Politiker fordert Massnahmen

Dölf Brack, Experte für Hooliganismus, ist erstaunt über den Vorfall. Solche Überfälle von gegnerischen Hooligans an Spielen ohne Beteiligung ihrer eigenen Mannschaft seien in den 90er-Jahren noch vermehrt vorgekommen. Heute sei das kaum mehr der Fall. Zu den Beweggründen, dass sich solche Fans überhaupt prügeln müssten, sagt Brack: «Es geht um den Adrenalinkick und darum sich zu messen und zu zeigen, wer stärker ist.» Brack prophezeit eine Retourkutsche.

Beim FCB will sich Sprecher Simon Walter nicht «substanziell» zu den Vorkommnissen äussern, da sie sich nach Spielende und «deutlich» ausserhalb des Stadions zugetragen hätten.

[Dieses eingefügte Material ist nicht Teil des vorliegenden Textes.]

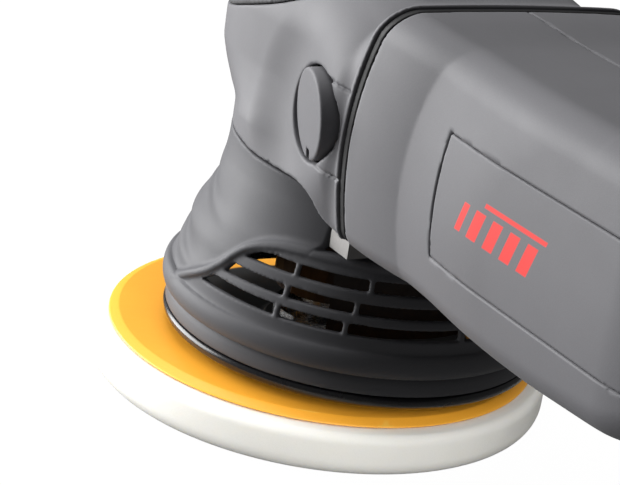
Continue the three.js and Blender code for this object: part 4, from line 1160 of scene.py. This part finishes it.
def build_forms():
    add_form("shroud_cover", shroud_form, (-63, -63, 21), (63, 63, 87), 0.62, SHROUD, "shroud", "shroud")
    low, high = (-60, -49, 60), (60, 49, 147)
    add_form("head_cover_shell", head_cover_form, low, high, 0.62, SHELL, "head_cover", "shell")
    add_form("palm_cap", top_cap_form, (-60, -49, 112), (60, 49, 147), 0.75, PALM, "head_top_cap", "palm")
    add_form("gear_case_flange", flange_form, (44, -46, 66), (72, 46, 74), 0.5, CASTING, None, "casting")
    add_form("seal_band", seal_form, (44, -46, 66), (72, 46, 145), 0.5, SEAL, "housing_seal", "seal")
    controls = [
        ("trigger_paddle", trigger_form, (226, -10, 75), (286, 10, 98), 0.5, "trigger"),
        ("speed_dial_wheel", dial_form, (306, -4.5, 108), (332, 4.5, 134), 0.4, "speed_dial"),
        ("lock_button_cap", button_form, (244, -30, 99), (260, -16, 115), 0.35, "lock_button"),
    ]
    for name, form, low, high, cell, node in controls:
        add_form(name, form, low, high, cell, CONTROL, node, "control", node)
    shells = [
        ("motor_housing", "shell", housing_form, (44, -1, 66), (216, 46, 145), 0.8, SHELL),
        ("rear_handle", "shell", handle_form, (214, -1, 80), (351, 32, 134), 0.75, SHELL),
        ("side_panel", "cover", panel_form, (86, 30, 83), (190, 46, 121), 0.6, PANEL_LOOK),
        ("handle_plug", "cap", plug_form, (8, 30, 87), (48, 54, 118), 0.45, SHELL),
    ]
    for side, word in ((-1, "left"), (1, "right")):
        for part, ending, form, low, high, cell, look in shells:
            node = f"{part}_{word}"
            add_form(f"{node}_{ending}", form(side), *side_span(side, low, high), cell, look, node, "shell")
    for number, (x, z) in enumerate(CASE_SCREWS, 1):
        low, high = (x - 5, -11, z - 5), (x + 5, 20, z + 5)
        node = f"case_screw_{number}"
        add_form(f"{node}_steel", screw_form((x, z)), low, high, 0.3, STEEL, node, "steel")


NODE_LOOKS = {
    "gear_case": GEAR_CASE_SHADE_GREY, "counterweight": IRON,
    "stator_core": LAMINATED, "armature_core": LAMINATED,
    "armature_shaft": SHAFT_STEEL, "bevel_pinion": SHAFT_STEEL,
}
for node_name in ("bevel_gear", "spindle_shaft", "plate_spindle", "plate_screw", "bearing_retainer"):
    NODE_LOOKS[node_name] = STEEL
for node_name in ("field_coil_upper", "field_coil_lower", "armature_winding_front", "armature_winding_rear"):
    NODE_LOOKS[node_name] = COPPER
NODE_LOOKS["commutator"] = COPPER
for node_name in ("rear_bearing_bracket", "fan_baffle", "cooling_fan", "switch_body", "speed_controller"):
    NODE_LOOKS[node_name] = NYLON


def look_for(node):
    if node in NODE_LOOKS:
        return NODE_LOOKS[node]
    if "bearing" in node:
        return STEEL
    if "brush_cap" in node:
        return CONTROL
    if "carbon_brush" in node:
        return CARBON
    return BRASS


def dress_cad_nodes():
    for name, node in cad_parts.items():
        node.data.materials.clear()
        node.data.materials.append(look_for(name))
        node.data.polygons.foreach_set("use_smooth", np.ones(len(node.data.polygons), bool))
        node.data.set_sharp_from_angle(angle=math.radians(35))


FLOOR_GLOW = 0.97
FLOOR_REACH, FLOOR_Z = 9e3, -0.05


def add_floor():
    corners = [(-1, -1), (1, -1), (1, 1), (-1, 1)]
    points = [(x * FLOOR_REACH, y * FLOOR_REACH, FLOOR_Z) for x, y in corners]
    floor = mesh_object("floor", points, [(0, 1, 2, 3)])
    made = Shader("white_floor")
    made.link(made.ramp(made.noise(3, 2), (0.3, (0.92, 0.92, 0.92)), (0.7, (0.94, 0.94, 0.94))), "Base Color")
    made.set(Roughness=0.9)
    glow = made.nodes.new("ShaderNodeEmission")
    glow.inputs["Strength"].default_value = 1.02
    share = made.nodes.new("ShaderNodeMixShader")
    share.inputs["Fac"].default_value = FLOOR_GLOW
    made.links.new(made.surface.outputs["BSDF"], share.inputs[1])
    made.links.new(glow.outputs["Emission"], share.inputs[2])
    made.links.new(share.outputs["Shader"], made.nodes["Material Output"].inputs["Surface"])
    floor.data.materials.append(made.material)
    floor.visible_diffuse = False
    floor.visible_glossy = False
    floor.visible_shadow = False


add_camera()
add_studio()
add_floor()
dress_cad_nodes()
build_plate()
build_ring()
build_gland()
build_forms()
add_plate_bounce()
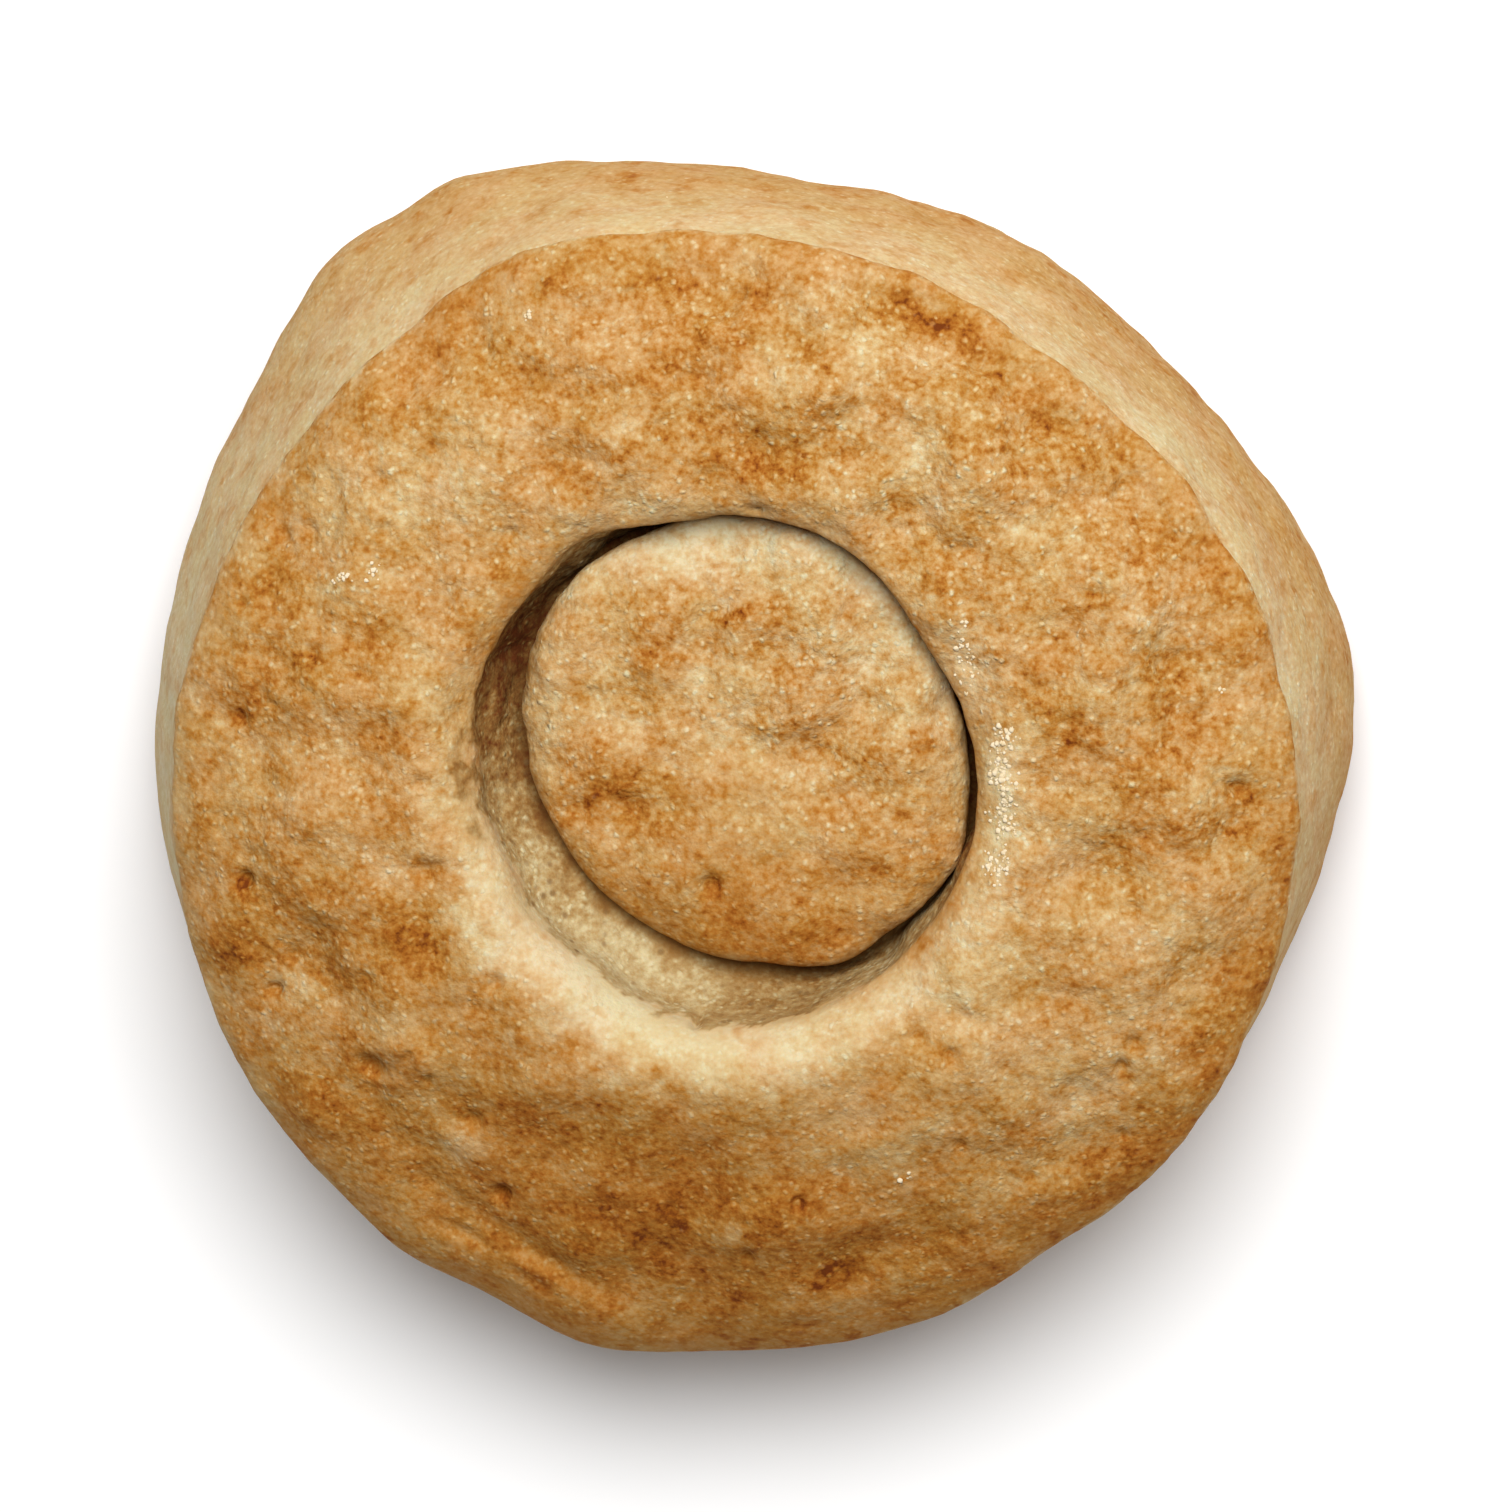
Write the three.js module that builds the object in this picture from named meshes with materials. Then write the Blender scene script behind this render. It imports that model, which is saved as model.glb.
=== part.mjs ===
// A baking powder biscuit, baked from one thick round of dough. A small round cutter was pressed
// partway into its top before baking, so a ring-shaped cut surrounds a low centre round that is
// still joined to the biscuit at its foot. The dough rose unevenly: the flank bulges out past the
// rim, most of all at two corners, and on one side the crust slopes off to a low rim. The cut gapes
// on that side and stays narrow, with sharp edges, on the other.
//
// The surface is lofted through level rings, from the flat base up over the flank and the crust,
// down into the cut, and up again over the centre round. Lengths are in millimetres, bearings in
// degrees anticlockwise from +X seen from above, and +Z is up.

import * as THREE from 'three';
import { LoftGeometry } from 'three/addons/geometries/LoftGeometry.js';

// Heights of the main levels above the base.
const bellyHeight = 10.5; // where the flank is widest
const rimHeight = 25.0; // where the flank meets the top crust
const crestHeight = 29.1; // the top crust between rim and cut
const lipHeight = 27.2; // upper edge of the cut
const roundHeight = 26.5; // top of the centre round
const cutHeight = 18.0; // bottom of the cut, before its lifts

// The four outlines that shape the biscuit, seen from above. Each is a circle with bulges and
// hollows on it, given as [bearing, spread, how far out].
const belly = {
  centre: [-1.8, -1.58],
  radius: 36.96,
  bulges: [
    [12, 20, 2.3],
    [64, 13, 0.8],
    [116, 5, 0.45],
    [119, 25, 3.4],
    [129, 7, 0.75],
    [151, 38, 0.8],
    [240, 40, -0.6],
    [318, 40, -1.5],
  ],
};
const rim = {
  centre: [-0.54, -0.75],
  radius: 34.76,
  bulges: [
    [56, 31, -1.4],
    [110, 12, 0.8],
    [148, 36, -0.75],
    [213, 18, 0.5],
    [235, 6, 0.6],
    [255, 9, 0.95],
    [303, 9, -0.75],
  ],
};
const lip = {
  centre: [-0.53, 1.02],
  radius: 15.82,
  bulges: [
    [28, 26, -0.85],
    [104, 11, -0.35],
    [123, 12, 0.55],
    [204, 24, -0.9],
    [236, 14, -0.85],
  ],
};
const round = {
  centre: [0.54, 2.46],
  radius: 14.04,
  bulges: [
    [32, 33, -1.2],
    [151, 34, 0.55],
    [219, 44, -1.0],
    [294, 13, 0.9],
    [329, 19, 0.75],
  ],
};

// Sides of the biscuit where its levels differ, as [bearing, spread].
const sides = {
  slope: [262, 60], // the crust slopes off to a low rim
  swollen: [252, 52], // the rim is pushed out
  roll: [243, 52], // the crust rolls up round the cut, and the round slopes down to it
  shallow: [228, 70], // the cut is wide and shallow
  crack: [12, 68], // the cut is a narrow crack
  firm: [70, 70], // the edges of the cut are sharp
  torn: [150, 40], // the outer wall of the cut is torn
};

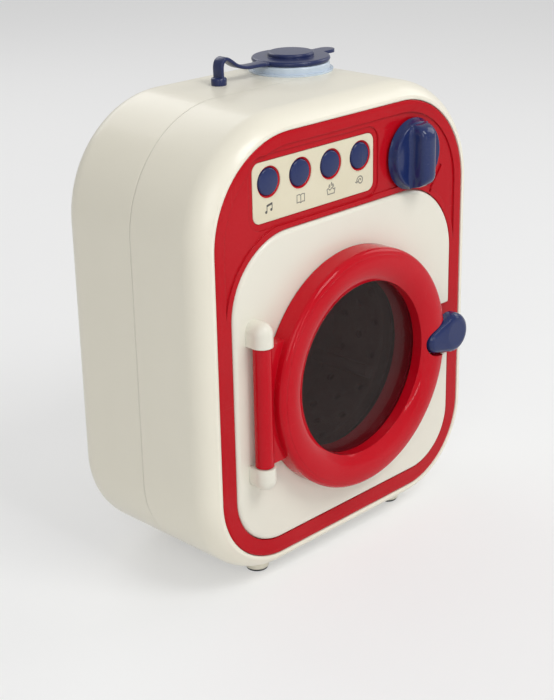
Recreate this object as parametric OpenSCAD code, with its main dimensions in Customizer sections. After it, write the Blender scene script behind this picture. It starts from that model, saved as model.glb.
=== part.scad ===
// Toy washing machine with a working drum, door, dial, buttons, filler cap and drain hose.
// Millimetres. +X is the machine's right as seen from the front, +Y points to its back, +Z up.
// The floor is Z = 0, and Y = 0 is halfway between the foremost and rearmost points.
// Depths (d) in this file are counted back from the face of the red front frame.

/* [Front frame] */
// Width of the red front frame
bezel_w = 164; // [156:1:190]
// Height of the red front frame
bezel_h = 196; // [190:1:220]
// Radius of the frame's lower corners
bezel_r = 37; // [34:1:42]
// Radius of the frame's upper corners
bezel_r_top = 45; // [38:1:50]
// Thickness of the front frame
bezel_t = 4; // [3.6:0.1:5]
// Rounding of the frame's outer front edge
bezel_round = 3; // [1:0.1:3.4]
// Width of the frame's bands beside and under the door panel
band = 8.4; // [7:0.2:10]
// Width of the raised rim round the control field
field_rim = 5.5; // [4:0.5:6.5]
// Depth of the control field below the rim
field_deep = 0.7; // [0.3:0.1:1]

/* [Housing] */
// Swell of the housing past the frame on every side
flare = 8; // [6:0.5:12]
// Housing rim that shows round the frame
rim = 2; // [1.6:0.1:3]
// Radius of the swelling front edge
flare_r = 14; // [10:0.5:18]
// Radius of the back edge
back_r = 10; // [6:0.5:14]
// Depth of the body from the frame's face to the back
body_d = 90; // [88:0.2:105]
// Depth of the rear shell, from the seam to the back
rear_deep = 46; // [45:1:50]
// Wall of the shells
wall = 2.4; // [2:0.1:3]
// Height of the feet
foot_h = 5.6; // [4:0.2:9]
// Radius of a foot
foot_r = 5.5; // [4:0.5:8]
// Distance of the feet from the middle
foot_x = 47; // [36:1:52]

/* [Door panel] */
// Distance from the frame's top down to the panel's top
panel_drop = 42.5; // [42:0.5:48]
// Radius of the panel's upper corners
panel_r_top = 35; // [28:1:38]
// Radius of the panel's lower corners
panel_r_low = 27; // [22:1:32]
// How far the panel stands in front of the frame
panel_proud = 1; // [0.6:0.1:1.4]
// Rounding of the panel's front edge
panel_round = 2.2; // [1:0.1:3]

/* [Door] */
// Outer radius of the door ring
door_r = 57; // [55:0.5:59]
// Radius of the window that shows
window_r = 41.4; // [39:0.2:41.6]
// Thickness of the window
window_t = 1.5; // [1:0.1:2]
// Distance of the door's centre below the frame's centre
door_drop = 18.6; // [17:0.2:22]
// How far the ring stands in front of the frame
ring_proud = 13; // [11.5:0.5:15]
// Radius of the ring's crowned face
crown_r = 14; // [12:0.5:20]
// Radius of the ring's outer front edge
ring_round = 3; // [1:0.5:3.5]
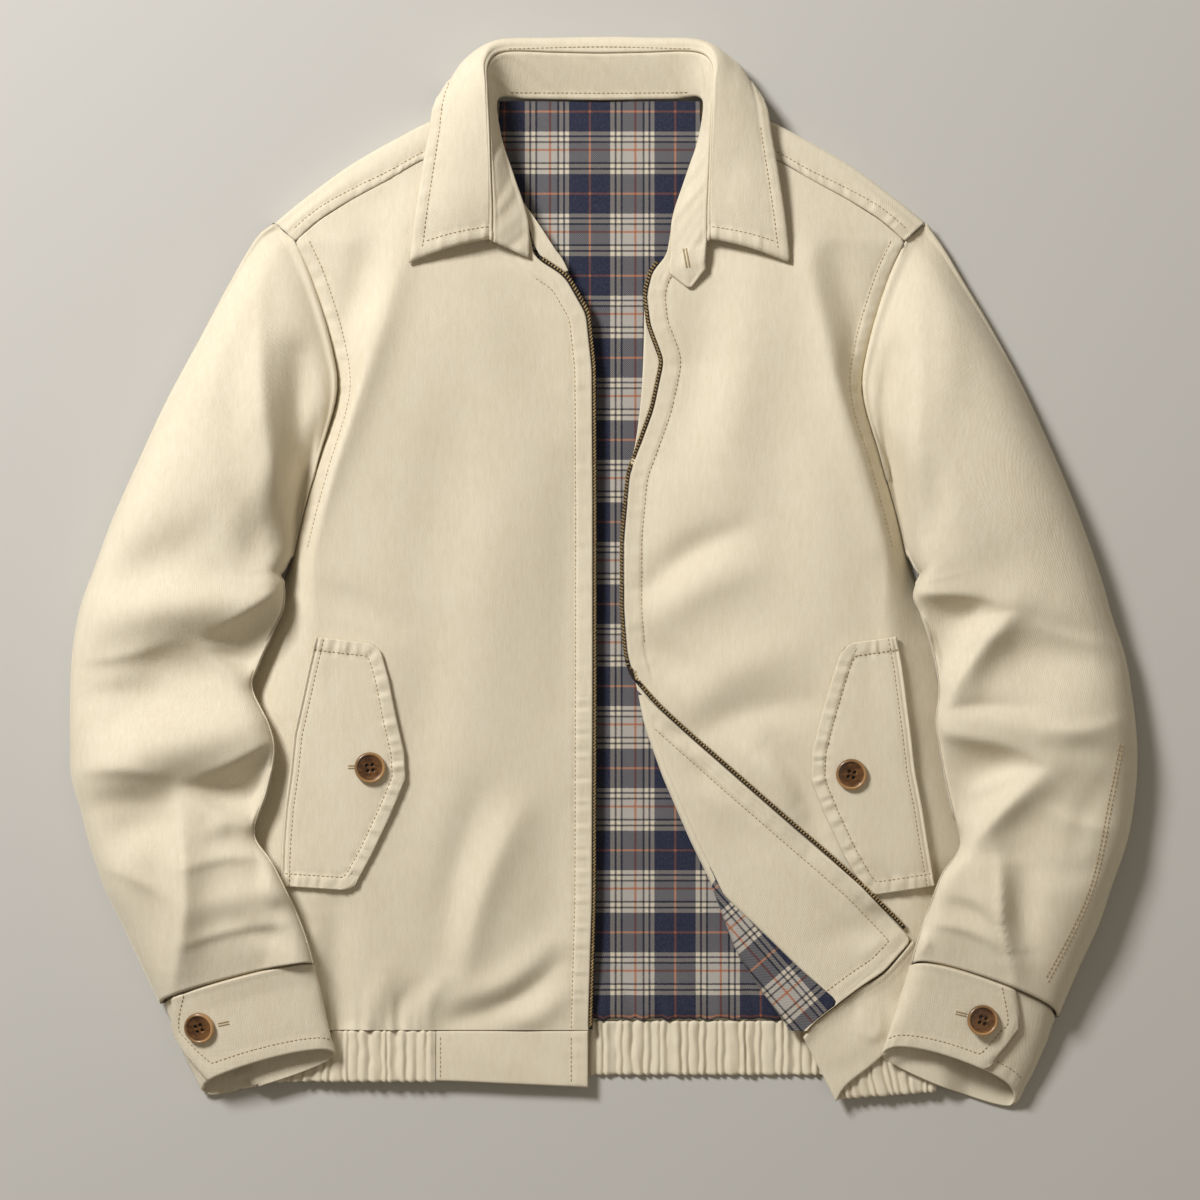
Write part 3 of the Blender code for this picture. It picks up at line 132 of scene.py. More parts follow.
EDGE_REACH = [
    # y, how far in the front has risen to its full height
    (39, 46), (300, 42), (345, 20), (360, 15), (466, 15), (507, 26), (534, 46), (566, 66), (650, 66),
]
RIGHT_EDGE = [
    (-8, 39), (-5.5, 126), (-5, 262), (-5, 398), (-5.5, 487), (-9.5, 524), (-24, 549.5), (-45, 562.5),
    (-49, 587.5), (-58.5, 616), (-67.5, 642), (-70, 648.5),
]
LEFT_EDGE = [
    (130, 39), (109, 68), (94, 91), (79, 131), (61, 167.5), (42, 211.5), (30, 245.5), (24.5, 273.5),
    (19, 293), (16.5, 323.5), (16.5, 371.5), (20.5, 415.5), (36.5, 459.5), (43.5, 492.5), (34, 517.5),
    (32, 538), (36, 553.5), (45, 563), (49, 587.5), (58.5, 616), (67.5, 642), (70, 648.5),
]
TURNED_EDGE = [
    (138, 36), (145.5, 45.5), (162, 58), (175, 68), (192, 79), (211, 100.5), (175.5, 138), (136, 172),
    (95, 207.5), (61, 237.5), (37.5, 258.5), (28, 268),
]
LINING_EDGE = [
    (137, 39), (150, 49), (162, 58), (136.5, 80), (115.5, 100.5), (92.5, 122.5), (82, 132.5), (70, 152),
    (66, 165), (48, 205), (33, 255), (28, 268),
]
FRONT_SHARES = [0, 0.15, 0.35, 0.6, 0.85, 1]
RIGHT_HEIGHTS = [
    # y, then the height at each share of the way from side to front edge
    (39, 9.5, 9.5, 10, 10, 10, 10), (92, 15, 15, 17, 16, 13, 11.5), (160, 18, 19, 22, 19, 14.5, 12),
    (215, 20, 21, 24, 21, 15, 12), (330, 25, 25, 25, 21, 15, 12), (432, 29, 28, 26, 22, 16, 12.5),
    (514, 28, 29, 27, 24, 18, 14), (568, 22, 23, 25, 24, 20, 17), (650, 16.5, 16.5, 17, 17.5, 17.5, 17),
]
LEFT_HEIGHTS = [
    (39, 8.5, 8.5, 8.5, 8, 7.8, 7.6), (92, 11, 11, 10, 9, 8.2, 7.6), (160, 18, 19, 18, 14, 9.5, 7.8),
    (215, 20, 21, 22, 19, 12, 8.5), (330, 25, 25, 25, 21, 14.5, 11.5), (432, 29, 28, 26, 22, 16, 12.5),
    *RIGHT_HEIGHTS[6:],
]
LINING_WIDTHS = [
    (218, 47), (230, 85), (236, 160), (228, 262), (208, 335), (196, 372), (184, 440), (187, 500),
    (196, 548), (150, 585), (100, 615), (74, 640), (68.5, 656), (68.3, 669.4),
]
SHOULDER = [
    # seam x, y, fold x, y, back x, y, height
    (205.9, 573.3, 220.3, 586.3, 206.5, 556.6, 15), (189.5, 587.5, 202.5, 601, 184, 573.8, 16),
    (168, 601, 170, 625, 160, 592.3, 16), (143, 614.5, 136, 644.5, 135, 607.3, 16.5),
    (122.5, 626.5, 113, 656, 110, 622.3, 16.5), (95, 639, 88.5, 664, 88, 635.5, 16.5),
    (74, 648.5, 73, 667, 72, 650.5, 15.5),
]
RIGHT_SLEEVE = [
    # outer x, y, inner x, y, curve of the armhole left, crown, ridge, lean
    (-221.5, 586.5, -208, 360, 1, 14, 15, 0), (-234, 575.5, -209.5, 358.5, 0.86, 26, 28, 0),
    (-252.5, 544, -210.5, 356.5, 0.7, 38, 38, 0), (-272, 507.5, -211.5, 354.5, 0.55, 44, 43, 0),
    (-294, 466.5, -212.5, 352, 0.4, 47, 46, 0), (-313, 425.5, -214, 349.5, 0.25, 48, 47, 0),
    (-331, 385, -215.5, 347, 0.1, 47, 46, 0), (-343.5, 351, -212.5, 341, 0, 45, 43, 0),
    (-352, 328, -213, 325.5, 0, 45, 43, 0), (-357, 303.5, -220.5, 308.5, 0, 43, 38, 0),
    (-359, 279.5, -230, 288.5, 0, 40, 32, 0), (-359.5, 255.5, -234.5, 271.5, 0, 41, 34, 0),
    (-359.5, 232, -223, 247.5, 0, 44, 40, 0), (-358.5, 209.5, -219, 228.5, 0, 44, 40, 0),
    (-352, 186.5, -224.5, 201.5, 0, 41, 34, 0), (-345.5, 162, -233, 173.5, 0, 40, 34, 0),
    (-336, 134.5, -219.5, 152.5, 0, 40, 36, 0), (-323.5, 109, -205.5, 123, 0, 38, 35, 0),
    (-311, 82.5, -197, 100.5, 0, 35, 32, 3), (-298.5, 56.5, -193, 85.5, 0, 30, 29, 6),
]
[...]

Er sagt aber: «Wir verurteilen Gewalt in jeder Form auf das Schärfste.»

Genug von solchen gewalttätigen Chaoten hat FDP-Landrat Marc Schinzel. «Ich gehe an kein Super-League-Spiel mehr, bis wir in diesem Bereich sichtbare Fortschritte machen. Dieser Stand ist inakzeptabel.» Schinzel fordert, dass die Polizei vor und nach den Spielen die Schraube anzieht. «Dazu gehört auch, dass die Polizei angehaltene Schläger über eine längere Zeit verhaftet, sodass auch der Arbeitgeber von den Eskapaden seines Arbeitnehmers vernimmt.»

Wie Polizeisprecher Toprak Yerguz auf Anfrage sagt, habe an jenem Abend nichts auf eine Schlägerei hingedeutet: «Als mehrere Dutzend Polizistinnen und Polizisten am Einsatzort eintrafen, sind die meisten Beteiligten geflohen.» Die Polizei habe konsequent eingegriffen und Personen auch in Büschen anhalten und kontrollieren können.